• OBJECTIVE: Using the data that follows, return exactly the lines from the one that contains "The Blender code" through the one that contains "along its bowls.", ends included.

• INPUT FOR THIS TASK:

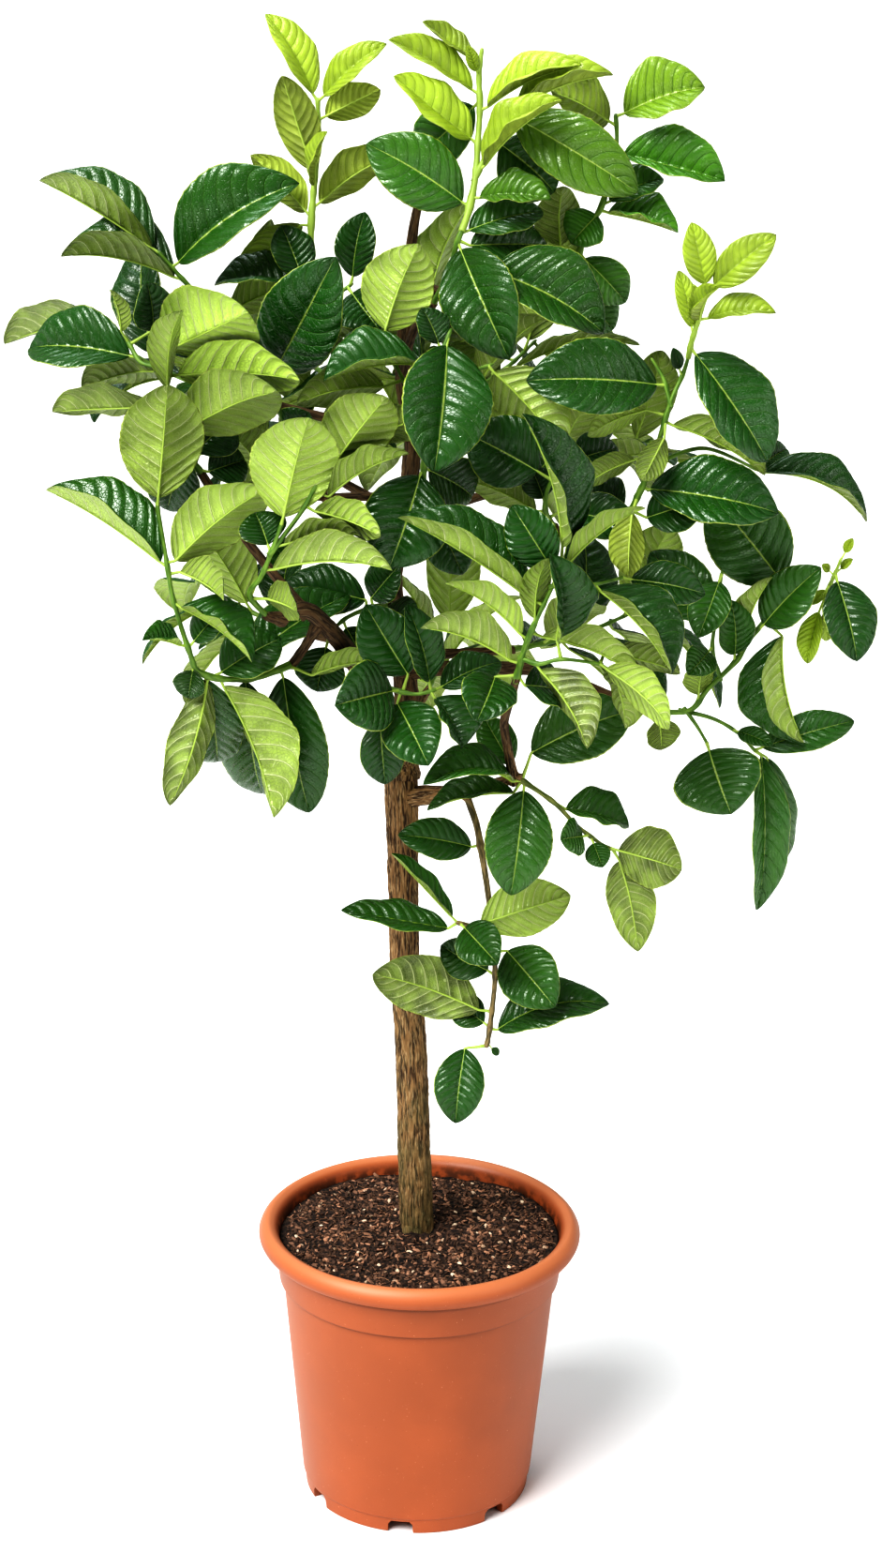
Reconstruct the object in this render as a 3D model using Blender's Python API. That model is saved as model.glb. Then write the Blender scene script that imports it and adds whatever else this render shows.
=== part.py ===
"""Potted citron tree: a grafted standard about 1.2 m tall, in a 260 mm plastic pot.

Sizes are in metres, +Z up, and the front of the tree faces -Y.  The origin is the middle of
the pot's foot.  The crown was laid out from one photograph: a shoot's stem and its leaves are
given by the pixels where they show, and by how many millimetres they lie in front of the
trunk's plane, so each keeps its place in the picture and has a real place in space.
"""
import math
import random
from collections import namedtuple

import bmesh
import bpy
from mathutils import Matrix, Vector
from mathutils.bvhtree import BVHTree

# Pot
POT_SIDES = 35
RIM_RADIUS = 0.130
RIM_TOP = 0.2345
RIM_INNER_RADIUS = 0.1149
COLLAR_TOP = 0.2155
COLLAR_FOOT = 0.1860
COLLAR_RADIUS = 0.1175
WALL_TOP_RADIUS = 0.1105
WALL_FOOT_RADIUS = 0.0940
INNER_TOP_RADIUS = 0.1120
INNER_FOOT_RADIUS = 0.0890
FLOOR_TOP = 0.0170
FLOOR_UNDER = 0.0135
FOOT_RADIUS = 0.0915
FOOT_INNER_RADIUS = 0.0850
FOOT_HEIGHT = 0.0122
NOTCH_COUNT = 7
NOTCH_WIDTH = 0.021
NOTCH_HEIGHT = 0.0105
NOTCH_FIRST = math.radians(-7.6)
DRAIN_CIRCLE = 0.070
DRAIN_RADIUS = 0.005

# Soil and trunk
GAP = 0.0003
SOIL_TOP = 0.2255
SOIL_BUMP = 0.0011
SOIL_FALL = 0.0040
SOIL_EDGE = SOIL_TOP - 0.0050
SOIL_RINGS = (0.035, 0.062, 0.089)
TRUNK_SIDES = 12
LIMB_SIDES = 6
TWIG_SIDES = 5
TRUNK_FOOT = 0.165
TRUNK_FOOT_CENTRE = Vector((-0.0020, 0.0050, 0.0))
TRUNK_FOOT_RADIUS = 0.0134
# The trunk above the soil, as (px, py, near) like the limbs, and the radius at each point from its foot
TRUNK_ROUTE = [(444.0, 1292, -4.5), (442.0, 1230, -3.5), (440.2, 1160, -2), (437.6, 1100, -1),
               (432.0, 1030, 0), (430.5, 960, 0), (429.5, 900, 0), (428.5, 850, 0), (428.0, 818, 0)]
TRUNK_RADII = [TRUNK_FOOT_RADIUS, TRUNK_FOOT_RADIUS, 0.0133, 0.0128, 0.0124, 0.0123, 0.0112, 0.0114, 0.0119,
               0.0128, 0.0122]

# Leaves
BLADE_MIDDLE = 0.0014
BLADE_BASE_POWER = 0.70
BLADE_TIP_POWER = 0.76
PETIOLE_RADIUS = 0.0012
PETIOLE_SHORTEST = 0.006
PETIOLE_BEND = 0.25
# The least share of each run of a stem, between two of its points, at which a leaf may root
FIRST_ROOT = 0.12
BLADE_STATIONS = (0.20, 0.50, 0.80)
SMALL_BLADE_STATIONS = (0.28, 0.70)
SMALL_BLADE = 0.075
TEST_THICKNESS = 0.0045
# Ways to vary a leaf that finds no room: sizes, turns in degrees, bases and tips nearer by so many mm
ROOM_SIZES = (1.0, 0.85, 0.7)
ROOM_TURNS = (0, -12, 12)
ROOM_BASES = (0, 6, -6, 12, -12)
ROOM_TIPS = (0, 10, -10, 20, -20, 32, -32)

# The eye that the photograph was taken from
EYE = Vector((0.0124, -2.269, 1.343))
EYE_PITCH = math.radians(18.05)
EYE_ROLL = math.radians(-0.79)
EYE_FOCAL = 3300.0
PICTURE_CENTRE = (470.5, 836.0)
MM = 0.001


def seen(px, py, near):
    """Return the point that shows at a pixel and lies `near` mm in front of the trunk's plane."""
    across = (px - PICTURE_CENTRE[0]) / EYE_FOCAL
    down = (py - PICTURE_CENTRE[1]) / EYE_FOCAL
    turn = Matrix.Rotation(EYE_ROLL, 2)
    across, down = turn @ Vector((across, down))
    ahead = Vector((0.0, math.cos(EYE_PITCH), -math.sin(EYE_PITCH)))
    below = Vector((0.0, -math.sin(EYE_PITCH), -math.cos(EYE_PITCH)))
    ray = ahead + across * Vector((1.0, 0.0, 0.0)) + down * below
    reach = (-near * MM - EYE.y) / ray.y
    return EYE + reach * ray


# The crown, as laid out by hand

# Wood below its shoots: a route of (px, py, near) points and the radius in mm at each.
LIMBS = {
    "leader": ([(428, 822, 0), (434, 770, 0), (430, 700, 0), (418, 622, 5), (431, 550, 8),
                (441, 466, 10), (430, 405, 10), (434, 310, 8), (441, 245, 5), (450, 200, 0)],
               [10.5, 9.5, 8.5, 7.8, 7.0, 6.2, 5.5, 4.6, 3.6, 2.4]),
    "left": ([(428, 812, 0), (405, 760, 45), (378, 705, 95), (330, 652, 140), (300, 660, 150)],
             [8.5, 7.6, 7.0, 5.8, 4.0]),
    "lower": ([(430, 850, 0), (455, 848, 12), (490, 845, 38), (520, 838, 68), (552, 829, 98)],
              [8.0, 7.4, 5.0, 4.4, 3.4]),
    "riser": ([(548, 830, 94), (542, 800, 120), (538, 770, 140), (545, 745, 160), (551, 724, 174)],
              [3.6, 3.4, 3.2, 3.0, 2.8]),
    "right_low": ([(432, 715, 0), (500, 712, 10), (580, 716, 30), (650, 742, 60), (697, 758, 80)],
                  [6.5, 5.2, 4.4, 3.8, 3.0]),
    "right": ([(424, 588, 5), (500, 575, 40), (590, 568, 80), (650, 562, 102), (668, 556, 110)],
              [6.2, 5.2, 4.4, 3.4, 3.0]),
}
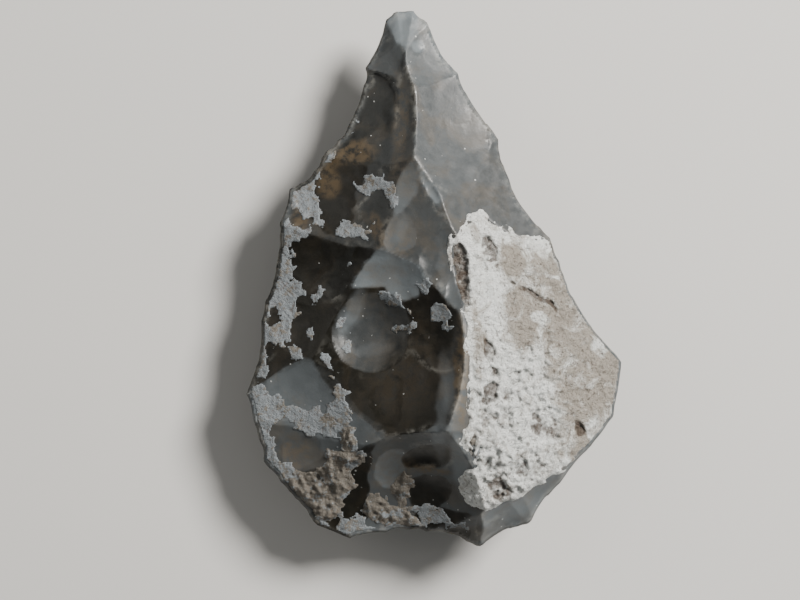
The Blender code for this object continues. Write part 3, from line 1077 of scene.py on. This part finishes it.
def blended(nodes, share, under, over):
    """Mix of two colours, each a socket or a scene colour."""
    node = add_node(nodes, "ShaderNodeMix", {"data_type": "RGBA"})
    node.id_data.links.new(share, node.inputs["Factor"])
    for at, value in ((6, under), (7, over)):
        if isinstance(value, bpy.types.NodeSocket):
            node.id_data.links.new(value, node.inputs[at])
        else:
            node.inputs[at].default_value = (*value, 1.0)
    return node.outputs[2]


def bump(nodes, height, distance, strength=1.0, under=None):
    """Fine relief of that depth in millimetres."""
    links = {"Height": height}
    if under is not None:
        links["Normal"] = under
    return add_node(
        nodes, "ShaderNodeBump", values={"Distance": distance * MM, "Strength": strength},
        links=links,
    ).outputs["Normal"]


def flint_material(colours):
    """Knapped flint: glassy, slightly cloudy stone split along its bowls.

    The eye gets a waxy gloss, deep smoky places, milky patina and iron stain.
    """
    material, nodes, shader = new_material("Knapped flint")
    links = material.node_tree.links
    place = add_node(nodes, "ShaderNodeTexCoord").outputs["Object"]
    cloud = noise_node(nodes, place, 9.0, detail=5.0, roughness=0.6, distortion=0.6)
    mottle = noise_node(nodes, place, 2.2, detail=5.0, roughness=0.62)
    speck = noise_node(nodes, place, 0.9, detail=3.0, roughness=0.5)
    tone = field_node(nodes, "tone")
    swing = worked(nodes, "SUBTRACT", worked(nodes, "ADD", cloud, mottle), 1.0)
    tone = worked(nodes, "ADD", tone, worked(nodes, "MULTIPLY", swing, 0.11))
    base = blended(nodes, ranged(nodes, tone, 0.0, 0.5), colours.smoky, colours.grey)
    base = blended(nodes, ranged(nodes, tone, 0.45, 1.0), base, colours.pale)
    dark = ranged(nodes, tone, 0.0, 0.4, 0.08, 0.3)
    warm = worked(nodes, "MULTIPLY", ranged(nodes, cloud, 0.46, 0.66), dark)
    stain = worked(nodes, "MULTIPLY", field_node(nodes, "ochre"), ranged(nodes, mottle, 0.3, 0.62))
    stain = worked(nodes, "MAXIMUM", stain, warm)
    base = blended(nodes, worked(nodes, "MULTIPLY", stain, 0.75), base, colours.ochre)
    # Pale line along the ridges and the thin edge: partly real bruising, partly a painted highlight
    wear_and_highlight = worked(nodes, "MULTIPLY", field_node(nodes, "ridge"), ranged(nodes, mottle, 0.4, 0.6))
    base = blended(nodes, worked(nodes, "MULTIPLY", wear_and_highlight, 0.3), base, colours.ridge)
    dots = add_node(
        nodes, "ShaderNodeTexVoronoi", {"feature": "F1"}, {"Scale": per_mm(2.6)}, {"Vector": place}
    ).outputs["Distance"]
    dots = worked(nodes, "MULTIPLY", ranged(nodes, dots, 0.13, 0.07), ranged(nodes, speck, 0.55, 0.62))
    base = blended(nodes, worked(nodes, "MULTIPLY", dots, 0.4), base, colours.chalk)
    links.new(base, shader.inputs["Base Color"])
    links.new(ranged(nodes, mottle, 0.3, 0.75, 0.3, 0.5), shader.inputs["Roughness"])
    shader.inputs["IOR"].default_value = 1.54
    shader.inputs["Specular IOR Level"].default_value = 0.26
    shader.inputs["Subsurface Weight"].default_value = 0.1
    shader.inputs["Subsurface Radius"].default_value = (1.0, 0.9, 0.75)
    shader.inputs["Subsurface Scale"].default_value = 2.0 * MM
    broad = bump(nodes, mottle, 0.12, strength=0.5)
    skin = bump(nodes, speck, 0.05, strength=0.5, under=broad)
    links.new(skin, shader.inputs["Normal"])
    return material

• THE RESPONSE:
The Blender code for this object continues. Write part 3, from line 1077 of scene.py on. This part finishes it.
def blended(nodes, share, under, over):
    """Mix of two colours, each a socket or a scene colour."""
    node = add_node(nodes, "ShaderNodeMix", {"data_type": "RGBA"})
    node.id_data.links.new(share, node.inputs["Factor"])
    for at, value in ((6, under), (7, over)):
        if isinstance(value, bpy.types.NodeSocket):
            node.id_data.links.new(value, node.inputs[at])
        else:
            node.inputs[at].default_value = (*value, 1.0)
    return node.outputs[2]


def bump(nodes, height, distance, strength=1.0, under=None):
    """Fine relief of that depth in millimetres."""
    links = {"Height": height}
    if under is not None:
        links["Normal"] = under
    return add_node(
        nodes, "ShaderNodeBump", values={"Distance": distance * MM, "Strength": strength},
        links=links,
    ).outputs["Normal"]


def flint_material(colours):
    """Knapped flint: glassy, slightly cloudy stone split along its bowls.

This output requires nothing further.